Sanrio Characters Picross (3DS)
Yes of course I was going to buy this. Because I love Hello K–uh picross games. It’s huge, and I’m probably only 15% done so far.
Oh my. Who’d have thought this day would come? A re-release of Shenmue (and Shenmue II!) for a new console? Over the last few years I’ve been trying to find a nice way to play the original Dreamcast games on something more modern, eventually running it in an emulator on a PC streamed to my TV with a Steam Link… only that was a mess and fiddly and didn’t happen. I toyed with a handheld device like the GPD Win, but couldn’t justify the expense. But now – it’s on the PS4 and it’s excellent.
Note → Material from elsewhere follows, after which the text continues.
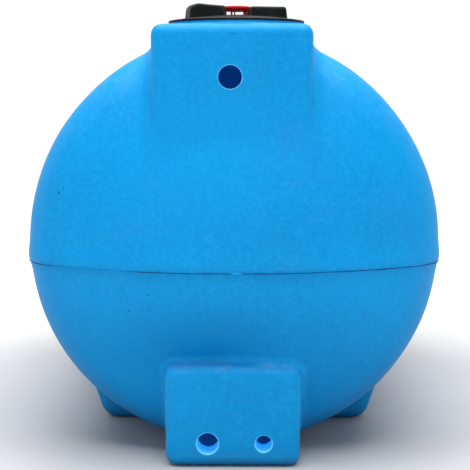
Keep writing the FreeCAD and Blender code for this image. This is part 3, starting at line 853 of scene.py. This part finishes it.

So far in the story, I’ve spent all my money on capsule toys, played with a cat a lot, found some sailors, not found Charlie, and have made it into the wrong Warehouse 8. And I’m loving it.
Hollow Knight (Switch)
When I was trying to find reasons not to buy this, because I already have too many Switch games, I settled on “I don’t like the art style”. Then it was on the eShop for cheap and I bought it anyway. I Am Not Strong.
But I’m glad I did, because it’s amazing.
It’s a Metroidvania, where you play as some sort of beetle with a nail for a sword, fighting other bugs and exploring a ruined world. It’s beautiful, challenging and really very well designed, and after about twelve hours in I thought I’d seen most of the map and then opened up three entirely new areas. It’s big.